Лишь однажды, не помню зачем, забежала к нему на Арбат. Это было зимой сорок четвертого года. В квартире пустынно, холодно и сыро. В левом углу неметеной комнаты большая дыра в полу. С вопросами не спешу. Коля, крупно шагая, ходит взад и вперед. Может, сочиняет, а быть может, так он нервничает?! Я подошла к дыре. Она оказалась глубокой. Коля тут же приблизился:
— Крыша, — сказал он и взметнул руку над головой, — законным путем я не сумел добиться. Не чинят. Тогда я взял топор и прорубил сток, пусть теперь туда льется, ибо там, конечно, забегают.

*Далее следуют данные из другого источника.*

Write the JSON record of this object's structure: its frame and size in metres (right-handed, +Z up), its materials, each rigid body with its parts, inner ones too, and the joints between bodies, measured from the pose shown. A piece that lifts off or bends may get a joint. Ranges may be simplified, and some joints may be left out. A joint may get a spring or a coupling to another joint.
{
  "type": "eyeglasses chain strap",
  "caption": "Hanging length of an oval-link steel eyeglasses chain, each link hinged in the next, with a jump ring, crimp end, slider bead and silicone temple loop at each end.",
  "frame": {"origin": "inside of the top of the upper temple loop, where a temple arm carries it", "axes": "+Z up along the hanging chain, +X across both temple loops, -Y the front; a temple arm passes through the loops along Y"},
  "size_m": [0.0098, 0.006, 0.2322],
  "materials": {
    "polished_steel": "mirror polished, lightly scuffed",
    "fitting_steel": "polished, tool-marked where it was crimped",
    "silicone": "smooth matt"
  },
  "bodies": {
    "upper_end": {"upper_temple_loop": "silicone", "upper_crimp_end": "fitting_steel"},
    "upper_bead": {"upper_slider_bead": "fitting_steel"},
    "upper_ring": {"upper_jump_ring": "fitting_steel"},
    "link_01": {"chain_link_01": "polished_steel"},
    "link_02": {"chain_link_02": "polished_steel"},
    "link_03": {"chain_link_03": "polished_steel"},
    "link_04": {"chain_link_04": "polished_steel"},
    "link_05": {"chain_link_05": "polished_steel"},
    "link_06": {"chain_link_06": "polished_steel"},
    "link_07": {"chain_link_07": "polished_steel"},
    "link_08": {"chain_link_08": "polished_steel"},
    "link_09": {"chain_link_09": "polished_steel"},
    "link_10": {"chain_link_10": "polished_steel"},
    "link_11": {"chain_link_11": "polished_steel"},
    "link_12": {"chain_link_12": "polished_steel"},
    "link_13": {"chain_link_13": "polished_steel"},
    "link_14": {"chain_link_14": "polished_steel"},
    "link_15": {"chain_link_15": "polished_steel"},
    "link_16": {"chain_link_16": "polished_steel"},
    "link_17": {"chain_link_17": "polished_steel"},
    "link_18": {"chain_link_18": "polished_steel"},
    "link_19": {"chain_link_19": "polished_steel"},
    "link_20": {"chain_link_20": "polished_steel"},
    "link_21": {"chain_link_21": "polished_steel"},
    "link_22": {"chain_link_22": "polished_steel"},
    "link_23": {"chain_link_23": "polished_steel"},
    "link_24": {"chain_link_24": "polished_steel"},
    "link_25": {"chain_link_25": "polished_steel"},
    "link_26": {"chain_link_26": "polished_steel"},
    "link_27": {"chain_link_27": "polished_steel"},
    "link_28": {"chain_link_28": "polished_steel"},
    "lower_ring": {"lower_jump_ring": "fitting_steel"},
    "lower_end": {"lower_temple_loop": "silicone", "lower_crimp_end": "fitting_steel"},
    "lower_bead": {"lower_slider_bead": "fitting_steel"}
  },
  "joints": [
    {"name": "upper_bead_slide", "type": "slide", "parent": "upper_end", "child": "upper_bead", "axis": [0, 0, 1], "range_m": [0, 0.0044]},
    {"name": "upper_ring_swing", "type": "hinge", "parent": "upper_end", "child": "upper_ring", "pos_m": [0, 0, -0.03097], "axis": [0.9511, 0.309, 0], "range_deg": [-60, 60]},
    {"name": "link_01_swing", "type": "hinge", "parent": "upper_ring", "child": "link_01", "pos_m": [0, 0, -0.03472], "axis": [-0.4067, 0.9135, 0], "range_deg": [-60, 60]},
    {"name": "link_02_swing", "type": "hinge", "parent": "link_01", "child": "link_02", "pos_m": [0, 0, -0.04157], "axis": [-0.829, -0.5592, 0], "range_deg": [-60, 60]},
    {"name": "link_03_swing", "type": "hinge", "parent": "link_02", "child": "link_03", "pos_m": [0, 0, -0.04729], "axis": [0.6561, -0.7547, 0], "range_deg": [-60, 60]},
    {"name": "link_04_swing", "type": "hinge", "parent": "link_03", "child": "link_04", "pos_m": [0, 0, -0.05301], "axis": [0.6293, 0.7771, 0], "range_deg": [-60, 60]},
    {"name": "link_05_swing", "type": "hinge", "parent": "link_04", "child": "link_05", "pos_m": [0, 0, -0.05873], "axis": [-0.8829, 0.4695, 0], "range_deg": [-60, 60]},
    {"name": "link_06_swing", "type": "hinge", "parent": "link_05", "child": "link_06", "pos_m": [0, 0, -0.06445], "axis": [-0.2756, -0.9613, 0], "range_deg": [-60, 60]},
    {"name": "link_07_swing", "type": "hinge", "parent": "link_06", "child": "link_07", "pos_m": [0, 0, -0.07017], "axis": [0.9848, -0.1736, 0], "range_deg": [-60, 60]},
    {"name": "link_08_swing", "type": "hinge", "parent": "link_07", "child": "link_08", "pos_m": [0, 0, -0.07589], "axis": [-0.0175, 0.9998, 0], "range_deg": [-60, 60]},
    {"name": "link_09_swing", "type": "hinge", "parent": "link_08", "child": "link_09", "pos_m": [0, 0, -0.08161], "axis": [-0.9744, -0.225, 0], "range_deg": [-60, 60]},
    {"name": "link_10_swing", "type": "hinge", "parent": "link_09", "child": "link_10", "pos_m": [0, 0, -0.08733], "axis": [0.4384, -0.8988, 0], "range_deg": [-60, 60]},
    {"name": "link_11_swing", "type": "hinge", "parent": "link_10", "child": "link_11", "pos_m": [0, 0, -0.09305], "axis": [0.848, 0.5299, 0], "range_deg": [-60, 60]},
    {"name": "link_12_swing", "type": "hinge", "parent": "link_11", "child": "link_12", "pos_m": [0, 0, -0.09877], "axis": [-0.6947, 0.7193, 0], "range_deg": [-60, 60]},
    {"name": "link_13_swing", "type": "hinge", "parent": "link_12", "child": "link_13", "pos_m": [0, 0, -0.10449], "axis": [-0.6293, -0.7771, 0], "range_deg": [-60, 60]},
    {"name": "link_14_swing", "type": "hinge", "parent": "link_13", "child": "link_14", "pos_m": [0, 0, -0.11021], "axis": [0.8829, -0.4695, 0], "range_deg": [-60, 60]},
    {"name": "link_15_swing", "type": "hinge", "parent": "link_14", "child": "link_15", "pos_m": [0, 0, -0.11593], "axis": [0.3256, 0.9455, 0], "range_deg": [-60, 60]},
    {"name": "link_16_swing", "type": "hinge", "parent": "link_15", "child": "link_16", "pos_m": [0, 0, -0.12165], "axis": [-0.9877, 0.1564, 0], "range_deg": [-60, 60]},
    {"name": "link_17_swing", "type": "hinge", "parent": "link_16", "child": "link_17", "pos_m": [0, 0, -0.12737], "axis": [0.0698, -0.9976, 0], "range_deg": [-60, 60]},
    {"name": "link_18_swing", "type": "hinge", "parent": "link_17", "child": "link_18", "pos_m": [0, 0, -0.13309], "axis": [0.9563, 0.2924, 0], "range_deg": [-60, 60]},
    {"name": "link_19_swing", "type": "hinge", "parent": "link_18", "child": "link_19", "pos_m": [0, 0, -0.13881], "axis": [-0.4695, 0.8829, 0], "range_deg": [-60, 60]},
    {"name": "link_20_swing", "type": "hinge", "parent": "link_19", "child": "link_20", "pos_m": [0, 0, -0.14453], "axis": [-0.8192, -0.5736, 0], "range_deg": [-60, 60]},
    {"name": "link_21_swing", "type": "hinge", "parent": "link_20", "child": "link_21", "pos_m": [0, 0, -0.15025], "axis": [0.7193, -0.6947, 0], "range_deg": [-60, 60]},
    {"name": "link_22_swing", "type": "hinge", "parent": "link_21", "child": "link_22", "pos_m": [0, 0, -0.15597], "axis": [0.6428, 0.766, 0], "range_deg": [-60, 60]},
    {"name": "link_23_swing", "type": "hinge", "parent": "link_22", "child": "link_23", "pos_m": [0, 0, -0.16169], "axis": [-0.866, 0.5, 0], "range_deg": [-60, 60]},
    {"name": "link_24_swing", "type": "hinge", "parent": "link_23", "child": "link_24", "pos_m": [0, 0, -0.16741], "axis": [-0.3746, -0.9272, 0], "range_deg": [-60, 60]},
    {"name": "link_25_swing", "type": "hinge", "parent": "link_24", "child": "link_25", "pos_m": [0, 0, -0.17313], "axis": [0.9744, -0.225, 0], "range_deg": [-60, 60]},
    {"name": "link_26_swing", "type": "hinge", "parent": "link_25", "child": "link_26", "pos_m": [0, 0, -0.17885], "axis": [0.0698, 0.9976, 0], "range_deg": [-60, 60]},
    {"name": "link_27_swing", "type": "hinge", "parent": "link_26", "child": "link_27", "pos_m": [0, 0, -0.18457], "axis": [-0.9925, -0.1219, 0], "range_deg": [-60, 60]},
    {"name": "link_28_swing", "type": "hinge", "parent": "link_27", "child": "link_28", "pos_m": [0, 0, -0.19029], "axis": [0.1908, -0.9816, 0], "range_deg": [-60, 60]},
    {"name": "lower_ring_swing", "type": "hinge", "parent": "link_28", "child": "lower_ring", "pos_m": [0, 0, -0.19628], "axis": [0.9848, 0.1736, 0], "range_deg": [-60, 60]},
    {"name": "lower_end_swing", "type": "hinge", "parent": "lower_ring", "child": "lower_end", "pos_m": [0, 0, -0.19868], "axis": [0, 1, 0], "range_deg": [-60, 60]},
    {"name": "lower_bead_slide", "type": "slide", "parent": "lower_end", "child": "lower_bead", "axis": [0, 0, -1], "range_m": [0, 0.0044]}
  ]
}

Весь Литинститут взбудоражил глазковский «способ», и на Арбат сорок четыре студенты ходили как в цирк! Но недолго, потому что крышу починили в два дня. По военным временам — молниеносно!

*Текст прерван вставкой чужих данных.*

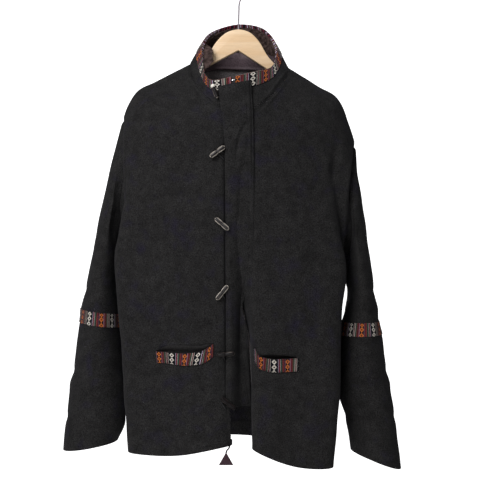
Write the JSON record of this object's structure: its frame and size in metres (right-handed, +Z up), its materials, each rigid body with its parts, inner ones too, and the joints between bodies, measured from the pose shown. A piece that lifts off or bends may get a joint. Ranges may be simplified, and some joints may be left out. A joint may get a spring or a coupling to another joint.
{
  "type": "duffle coat on a wooden hanger",
  "caption": "Black wool duffle coat with a stand collar, horn toggles, patterned woven bands and welt pockets, hanging open at the hem on a wooden hanger with a wire hook.",
  "frame": {"origin": "inner crown of the hanger's hook, where a rail or peg carries it", "axes": "+X to the viewer's right across the shoulders, +Y to the coat's back, +Z up, so the front faces -Y"},
  "size_m": [0.664, 0.2322, 0.9546],
  "materials": {
    "wool": "fulled black wool",
    "fleece": "dark brown pile",
    "lining": "plain woven lining",
    "woven_band": "patterned woven band",
    "horn": "polished dark horn",
    "cord": "black cord",
    "zip_metal": "plated zip teeth on a black tape",
    "beech": "clear lacquer",
    "steel_wire": "bright plated wire",
    "tag_cloth": "dark woven cloth"
  },
  "bodies": {
    "root": {"back": "wool", "front_left": "wool", "front_right": "wool", "sleeve_left": "wool", "sleeve_right": "wool", "collar": "wool", "flap": "wool", "collar_fleece": "fleece", "lining_back": "lining", "pocket_left": "lining", "pocket_right": "lining", "band_collar": "woven_band", "band_sleeve_left": "woven_band", "band_sleeve_right": "woven_band", "band_pocket_left": "woven_band", "band_pocket_right": "woven_band", "toggle_1": "horn", "toggle_2": "horn", "toggle_3": "horn", "toggle_4": "horn", "toggle_5": "horn", "toggle_6": "horn", "toggle_loop_1": "cord", "toggle_loop_2": "cord", "toggle_loop_3": "cord", "toggle_loop_4": "cord", "toggle_loop_5": "cord", "toggle_loop_6": "cord", "zip_left": "zip_metal", "zip_right": "zip_metal", "zip_slider": "zip_metal", "zip_cord": "cord", "zip_tag": "tag_cloth", "hanger": "beech", "hook": "steel_wire"}
  },
  "joints": []
}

Через год я снова исчезну (сорок пятый — сорок девятый: работа в Германии), но это никаким образом не отразится на наших дружеских отношениях.
Я вернусь на Родину ленинградкой. Из Москвы пойдут письма, а в самом начале пятьдесят третьего года появится у нас и сам Николай Глазков.
Жили мы тогда с мужем на улице Петра Лаврова, почти у самого Таврического сада, в коммунальной квартире. Восьмиметровая комната в ширину имела всего два метра двадцать сантиметров и вмещала: один письменный стол, один, правда большой, диван и крохотный «обеденный» столик с двумя табуретками… (Здесь меня подстерегает Колино: «Все, что описательно, то необязательно». И тем не менее должна отвлечься на подробности, иначе не передать всей прелести вечера, о котором до сих пор помнят те, кто на нем был.)
В заповедных Роговских лесах, между Ченстоховым и Варшавой, прошло все мое детство, поэтому даже в этой конуре нашлось место для большой пушистой елки. Игрушек — никаких! Как распятая птица нависла она над диваном вершиной вниз. Ее красота и блеск, запрятанные в гущу ветвей, проявляли себя лишь с наступлением темноты.
Как только Глазков сообщил, что придет к нам на Петра Лаврова двадцатого января, мы тут же позвонили самому близкому нашему другу — поэту Глебу Семенову. Глеб — своему другу, Льву Мочалову. Я дала знать прозаикам, и стало твориться нечто странное: наш телефон надрывался. На встречу с Николаем Глазковым напрашивались даже те, кто в нашем доме не бывал, при этом напрашивались настоятельно, вопя наизусть не строчки, не строфы или разлетевшиеся по городам и весям знаменитые глазковские краткостишия, а целые главы из поэм!
Это сейчас, вчитываясь, понимаешь, что его стихи запоминались сразу не случайно. Такое впечатление, будто не писал он их, а (слова точного не подыщешь) отливал, что ли?! Тут с горечью его словами за него хочется крикнуть: «Я это мог бы доказать, но мне не дали досказать!».
Из этой телефонной вакханалии вылуплялась еще более горькая мысль: за годы, что мы не виделись, фантастически росла известность поэта, которого не печатали. Николай Глазков стал знаменит изустно!
Когда число жаждущих встречи с ним перешагнуло пятнадцать человек, три проблемы подняли у меня волосы дыбом: где разместить? На чем разостлать скатерть? Как, при безденежье, накормить?!.
И, конечно же, выручил сам Николай. Точнее — азартное желание выдумкой потягаться с ним. И — пожалуйста: на диване размещу всех рядком, поплотнее; вместо стола, скатерти, посуды и т. п. — дюжина дешевых подносов из черной пластмассы; ну а на них — бутерброды без числа! Чем меньше денег, тем воображение богаче. Добавить к этому нужно главное — красота какая, если черен поднос и зелены кружева петрушки!..
Гости подобрались не только воспитанные. Всем почему-то захотелось прийти раньше самого Глазкова. И они пришли пораньше и расселись кто рядом с кем хотел. Я сознательно не называю имен собравшихся. Самого дорогого, Глеба Сергеевича Семенова, уже на свете нет. Иных вспоминать не очень хочется. Кроме того, боюсь напутать: кто был на этом первом вечере, а кто на втором — седьмого ноября 1954 года.